Seit den Sommerferien nimmt Lukas Strack an Logout teil. Ihm haben bereits die Familiensitzungen die Augen geöffnet, sagt er. „Neon war Reflektieren – da habe ich erst mal gemerkt, dass durch Facebook verdammt viel Zeit weg ist.“ Für diesen Abend beim Tabletop Club hat sich Lukas die Tau-Kämpfer ausgesucht. Ein junges modernes Volk in roter Rüstung, das sich im Schutz der aufgereihten Coladosen an die gegnerischen Orks heranpirscht. Diese sind zwar in der Überzahl, aber leicht zu verletzen, weil sie keine Rüstung tragen. „Auf die sechs“, sagt René, und Lukas weiß, dass er einen Ork besiegt hat, wenn sein Mitspieler keine Sechs würfelt. René, den hier alle nur beim Vornamen nennen, ist eigentlich Fahrdienststellenleiter bei der Bahn, doch wenn Logout-Teilnehmer zum Tabletop Club kommen, erklärt er die Regeln und hilft ihnen dabei, sich in den beiden neuen Welten zurechtzufinden: der Spielewelt von Warhammer und dem Zusammensein mit den anderen jungen Männern. Denn der größte Unterschied zu Onlinespielen ist bei Warhammer: Alleine spielen kann man es nicht.

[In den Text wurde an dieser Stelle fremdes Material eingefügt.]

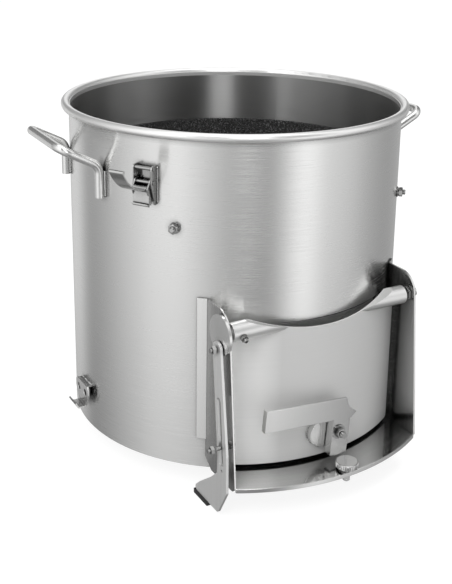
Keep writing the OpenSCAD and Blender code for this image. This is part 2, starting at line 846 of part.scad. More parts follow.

„Die Teilnehmer tauschen sich aus, helfen sich, spielen in Teams “, sagt Benjamin Grünbichler. Das sei wichtig, denn viele hätten lange Zeit das Gefühl gehabt, niemand außerhalb der Netzgemeinde verstehe sie – am wenigsten die Eltern. „In den Familien herrscht oft eine große Sprachlosigkeit“, sagt Grünbichler. Die Eltern lehnten rigoros ab, was die Kinder im Internet täten – und die gingen in Abwehrhaltung. Lukas kann inzwischen mit seinen Eltern sprechen, ohne einen Streit vom Zaun zu brechen. Als sein Vater ihn an diesem Abend abholt, blinzelt er unsicher in den Raum, sieht die aufgebauten Coladosen und winzigen Krieger. „Und?“, fragt er. „Wie war’s?“ „Gut“, sagt Lukas. „Wir hätten fast gewonnen gegen die Orks.“ „Soso, Orks“, sagt der Vater und lächelt. „Hey Lukas“, ruft einer der Spieler. „Beim nächsten Mal bringe ich dir meine Imperiale Armee mit, dann machen wir die platt.“ Jetzt lächelt auch Lukas.